** Start of Data shown **

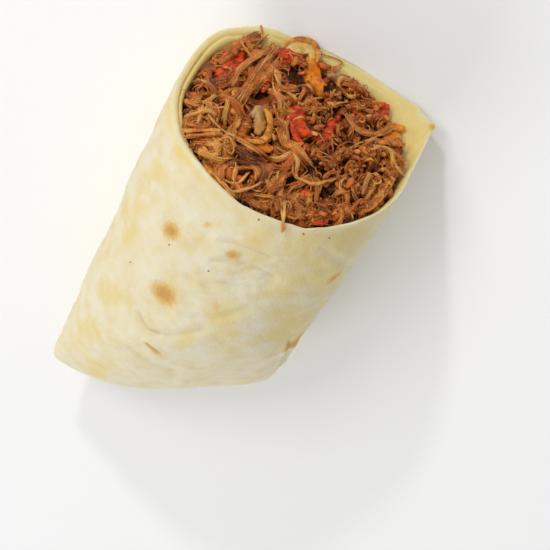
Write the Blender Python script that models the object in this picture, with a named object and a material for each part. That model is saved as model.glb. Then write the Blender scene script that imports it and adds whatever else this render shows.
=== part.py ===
"""One half of a burrito, cut on the bias, lying on its seam.

The cut faces -Y, the folded end points to +Y and the flat underside is at Z = 0.
The tortilla is a rolled sheet whose wall is two layers thick on the right and
below, and one layer thick elsewhere, with a sharp crease low on the left. The
filling is one heap of shredded meat that runs through it, and the pieces of
pepper and onion that show in the cut sit in sockets of that heap.

Lengths are in millimetres, and become metres where a mesh is made.
"""

import math
import random

import bmesh
import bpy
import numpy as np
from mathutils import Matrix, Vector

MM = 0.001

# The roll: half widths to the right and left of the axis, and its height,
# at stations from the cut (0) to the folded end (1).
STATIONS = (0.0, 0.1, 0.22, 0.35, 0.5, 0.68, 0.84, 1.0)
RIGHT = (33.4, 33.8, 33.0, 34.0, 34.0, 34.8, 34.6, 33.8)
LEFT = (33.6, 32.8, 32.0, 31.2, 30.0, 28.4, 26.6, 25.0)
HEIGHT = (62.0, 62.0, 60.5, 58.5, 55.5, 50.0, 42.0, 33.0)
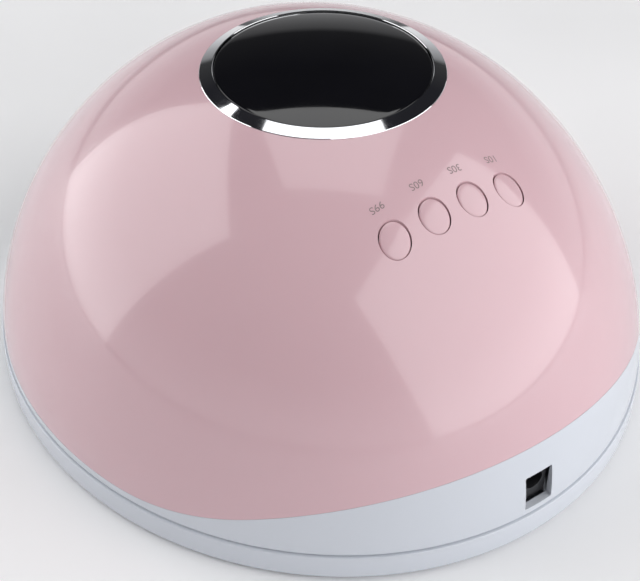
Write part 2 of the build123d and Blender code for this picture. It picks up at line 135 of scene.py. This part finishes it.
def skin_normal(angle, z):
    """Outward direction of the housing surface."""
    step = 0.01
    around = skin(angle + step, z) - skin(angle - step, z)
    upward = skin(angle, z + step) - skin(angle, z - step)
    return around.cross(upward).normalized()


def skin_at(x, y):
    """Height, angle and outward direction of the housing surface over a plan position."""
    bottom, top = SEAM_Z, RING_Z
    for _ in range(40):
        z = (bottom + top) / 2
        half_x, half_y, shift = body_half(z)
        if (x / half_x) ** 2 + ((y - shift) / half_y) ** 2 < 1:
            bottom = z
        else:
            top = z
    angle = atan2((y - shift) / half_y, x / half_x)
    return z, angle, skin_normal(angle, z)


def parting(y):
    """Height of the pink edge at depth y: level, then an arc, then a straight climb to the back."""
    reach = PARTING_BEND_R * tan(PARTING_SLOPE / 2)
    start = PARTING_BEND_Y - reach
    if y < start:
        return PARTING_Z
    if y < PARTING_BEND_Y + reach * cos(PARTING_SLOPE):
        return PARTING_Z + PARTING_BEND_R - sqrt(PARTING_BEND_R ** 2 - (y - start) ** 2)
    return PARTING_Z + (y - PARTING_BEND_Y) * tan(PARTING_SLOPE)


def parting_height(angle):
    """Where the pink edge crosses the housing surface on one side angle."""
    z = PARTING_Z
    for _ in range(30):
        z = parting(skin(angle, z).y)
    return z


# ---- mesh making ----

def new_object(name, verts, faces, body, smooth_angle=32):
    """Mesh object from points in millimetres, shaded smooth below an angle, riding on a body."""
    mesh = bpy.data.meshes.new(name)
    mesh.from_pydata([Vector(v) * MM for v in verts], [], faces)
    mesh.validate()
    finish_mesh(mesh, smooth_angle)
    obj = bpy.data.objects.new(name, mesh)
    bpy.context.scene.collection.objects.link(obj)
    if body:
        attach(obj, body)
    return obj


def finish_mesh(mesh, smooth_angle):
    work = bmesh.new()
    work.from_mesh(mesh)
    bmesh.ops.recalc_face_normals(work, faces=work.faces)
    work.to_mesh(mesh)
    work.free()
    mesh.shade_smooth()
    mesh.set_sharp_from_angle(angle=radians(smooth_angle))


def loops_mesh(columns):
    """Closed skin from a ring of closed columns: every column has the same number of points."""
    count = len(columns)
    depth = len(columns[0])
    verts = [point for column in columns for point in column]
    faces = []
    for i in range(count):
        j = (i + 1) % count
        for k in range(depth):
            n = (k + 1) % depth
            faces.append((i * depth + k, j * depth + k, j * depth + n, i * depth + n))
    return verts, faces


def turned(name, profile, body, y=0.0, steps=160, smooth_angle=32):
    """Solid of revolution about an upright axis; profile points are (radius, height)."""
    verts = []
    faces = []
    rings = []
    for r, z in profile:
        if r < 1e-6:
            rings.append([len(verts)])
            verts.append((0, y, z))
            continue
        rings.append(list(range(len(verts), len(verts) + steps)))
        verts += [(r * cos(2 * pi * i / steps), y + r * sin(2 * pi * i / steps), z) for i in range(steps)]
    closed = len(rings[0]) > 1
    pairs = list(zip(rings, rings[1:] + rings[:1])) if closed else list(zip(rings, rings[1:]))
    for a, b in pairs:
        for i in range(steps):
            j = (i + 1) % steps
            corners = [a[i % len(a)], a[j % len(a)], b[j % len(b)], b[i % len(b)]]
            faces.append(tuple(dict.fromkeys(corners)))
    return new_object(name, verts, faces, body, smooth_angle)


def arc(cx, cz, r, start, end, steps=6):
    """Points of an arc in a profile, angles in degrees."""
    return [(cx + r * cos(radians(start + (end - start) * i / steps)),
             cz + r * sin(radians(start + (end - start) * i / steps))) for i in range(steps + 1)]


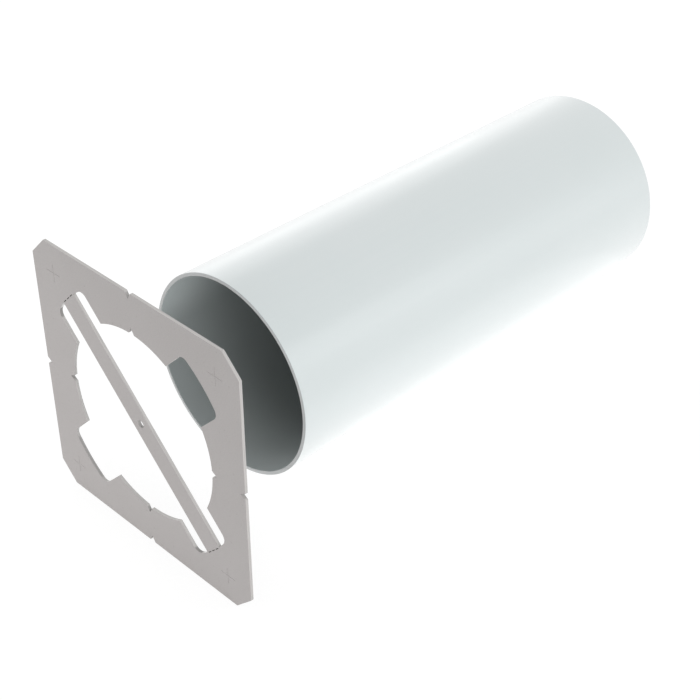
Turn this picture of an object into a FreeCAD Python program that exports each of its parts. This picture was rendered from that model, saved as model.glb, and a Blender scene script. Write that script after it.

** End of Data shown **

- Exercise prompt -
Please copy exactly the lines from the first line of the records above through the line containing "return around.cross(upward).normalized()", including both, and nothing more.

- In response -
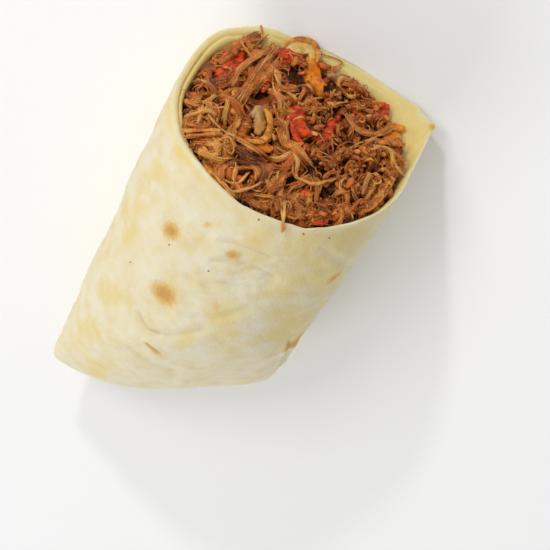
Write the Blender Python script that models the object in this picture, with a named object and a material for each part. That model is saved as model.glb. Then write the Blender scene script that imports it and adds whatever else this render shows.
=== part.py ===
"""One half of a burrito, cut on the bias, lying on its seam.

The cut faces -Y, the folded end points to +Y and the flat underside is at Z = 0.
The tortilla is a rolled sheet whose wall is two layers thick on the right and
below, and one layer thick elsewhere, with a sharp crease low on the left. The
filling is one heap of shredded meat that runs through it, and the pieces of
pepper and onion that show in the cut sit in sockets of that heap.

Lengths are in millimetres, and become metres where a mesh is made.
"""

import math
import random

import bmesh
import bpy
import numpy as np
from mathutils import Matrix, Vector

MM = 0.001

# The roll: half widths to the right and left of the axis, and its height,
# at stations from the cut (0) to the folded end (1).
STATIONS = (0.0, 0.1, 0.22, 0.35, 0.5, 0.68, 0.84, 1.0)
RIGHT = (33.4, 33.8, 33.0, 34.0, 34.0, 34.8, 34.6, 33.8)
LEFT = (33.6, 32.8, 32.0, 31.2, 30.0, 28.4, 26.6, 25.0)
HEIGHT = (62.0, 62.0, 60.5, 58.5, 55.5, 50.0, 42.0, 33.0)
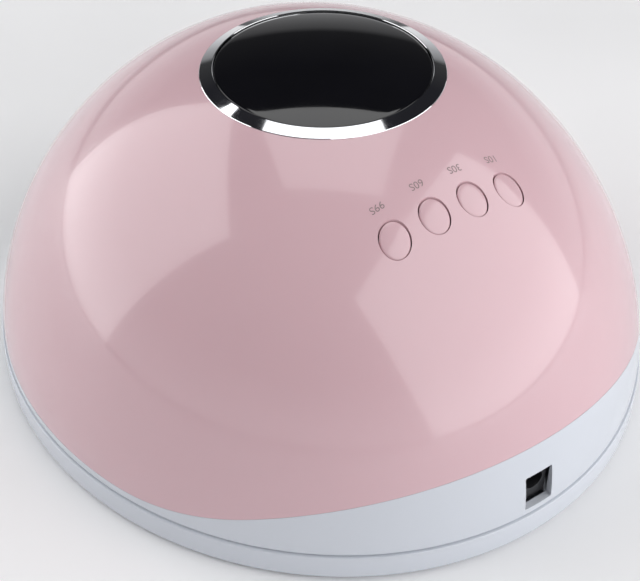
Write part 2 of the build123d and Blender code for this picture. It picks up at line 135 of scene.py. This part finishes it.
def skin_normal(angle, z):
    """Outward direction of the housing surface."""
    step = 0.01
    around = skin(angle + step, z) - skin(angle - step, z)
    upward = skin(angle, z + step) - skin(angle, z - step)
    return around.cross(upward).normalized()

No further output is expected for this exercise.